In other words, Loewenstein and Ubel remain convinced that consumers are making poor choices that require government correction. If nudges don’t work, then shoves may be warranted.

(Removing corn-syrup subsidies could indeed make consumers better off, according to the traditional model, because doing so would eliminate the inefficiency resulting from a distorted price ratio. But for the very same reason, a tax on unhealthful foods would make consumers worse off. Notice that Loewenstein and Ubel see no important difference between removing a subsidy and imposing a tax.)

The pattern repeats through the rest of the op-ed. If gallons-per-mile laws don’t induce people to choose different vehicles, then we need higher gas taxes. If telling people how much electricity their neighbors use doesn’t cause them to turn out the lights, then we need a carbon tax. To be fair, these cases may involve genuine externalities — which are recognized as a problem in traditional economics — rather than the “internalities” of behavioral economics. But Loewenstein and Ubel don’t mention that distinction. The behavioral goals of policy are taken as given; only the means get scrutiny.

In our first paper on paternalist slopes, Mario Rizzo and I warned about precisely this kind of process. When a policy is enacted to achieve a specific goal and then fails to achieve it, further policies are justified on grounds of achieving the goal that “we” have already agreed upon. In Loewenstein and Ubel’s op-ed, I believe our prediction is vindicated.

[Cross-posted on Agoraphilia.]

2 Responses to “When Nudging Isn’t Enough”

  1. Richard Ebeling Says:

    May I suggest that the point that you are making about “nudging” people in the right direction through changing the relative price trade-offs draws attention to a significant difference between Neo-Classical and Austrian price theory.

    For the Neo-Classical economist, more often than not, the price system is an “incentive mechanism” and an “equilibrium mechanism.”

    For the Austrians, the price system is an “informational network” that integrates and coordinates decentralized and changing knowledge.

    The information must first be provided through the competitive price formation process before individuals can discover and interpret the incentives they may provide for various forms of action in the system of division of labor.

    For the Neo-Classical economist, it is assumed that the tastes and preferences of the market participants are known. A value judgment is made concerning the desirability of those preferences being satisfied, and if they are not considered to be “socially desirable,” the price system trade-offs are manipulated (through taxes or regulations) to get the policy preferred outcome in terms of the reactive behavior of the agents.

    In the Austrian perspective, subjectivism is more than merely “given tastes and preferences.” It is also individual meanings, purposes, self-motivated conceptions of the good, evaluative judgments that result in people initiating and offering trade-offs.

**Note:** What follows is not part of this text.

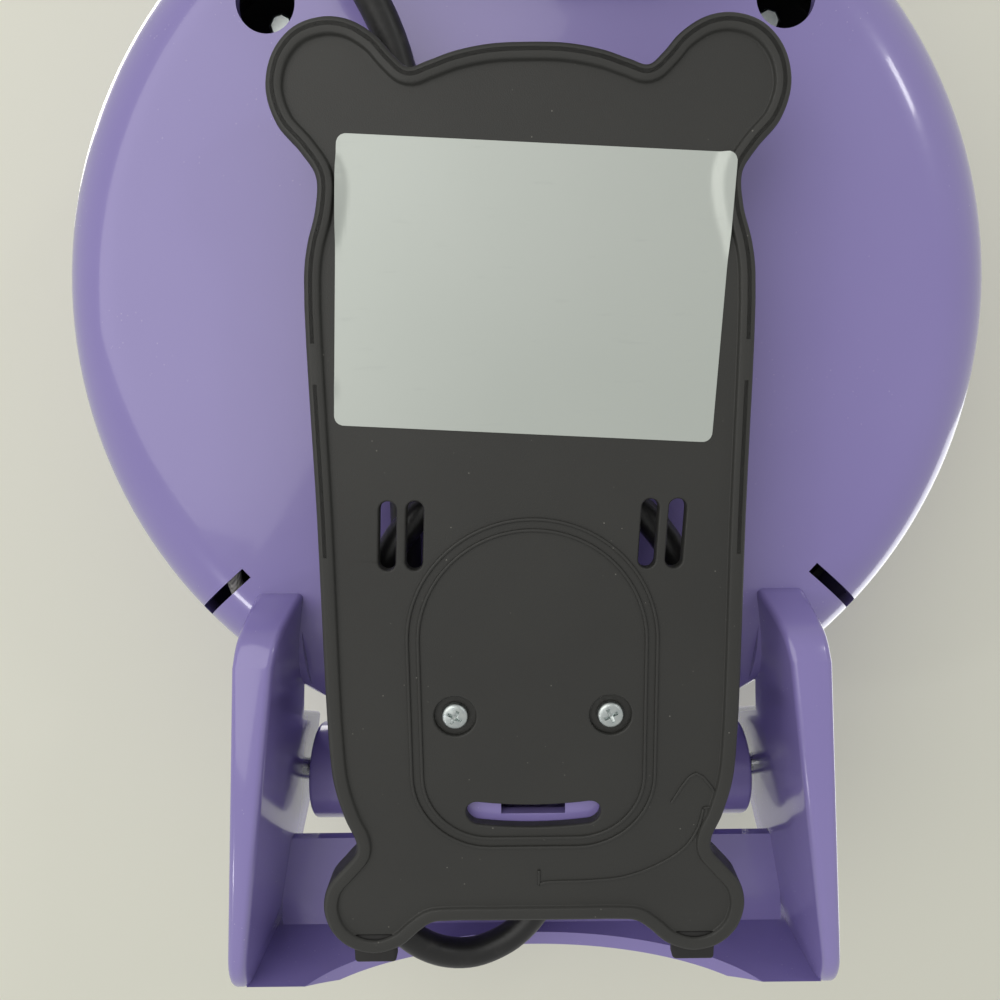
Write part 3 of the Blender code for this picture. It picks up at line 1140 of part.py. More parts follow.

    Austrians, therefore, do not tend to view individuals as passive and merely reactive “objects” waiting to be told “what to do” and “how to react” on the basis of the relative price structure superimposed on market interactions by the political and policy paternalists.

    There seems to be no end to the “rerun” of attitudes concerning people and policy. Is this not the latest version of what Adam Smith warned about when he referred to the “man of system” (the social engineer) who views all of us as mere passive pawns on the “great chessboard of society”? And that the man of system forgets that each of those pawns are thinking, willing, and acting individuals?

    And that what he wants to superimpose as a pattern of relationships on that great chessboard of society may have nothing to do with how the actors, themselves, would have chosen to form patterns and associative relationships if they have been left alone?

    Or that conflict is inevitable when what the man of system tries to impose is inconsistent with the free actions of the individual human beings in society?

    It is like watching, over and over again, series of bad movies in which each of them closely follows the same boring plot.

    Richard Ebeling

  2. Bill Stepp Says:

    Good comment Richard and good post by Glen. Subjectivism is indeed “more than merely ‘given tastes and preferences’,” and individual meanings, etc. It implies a theory of how changing preferences are translated into prices and quantities supplied and demanded, and how these change in an entrepreneurial feedback loop. The latter is itself subjective and characterized by uncertainty and incomplete information. This is radically different from the top-down, mathematical textbook view of the mainsteam neo-classical school, in which entrepreneurship is either absent, or introduced so formally as to be useless. It is like a series of bad movies with the same boring plot, as you say.
    Paul Simon alluded to it (we might say) in a song he wrote about all the crap he learned in high school.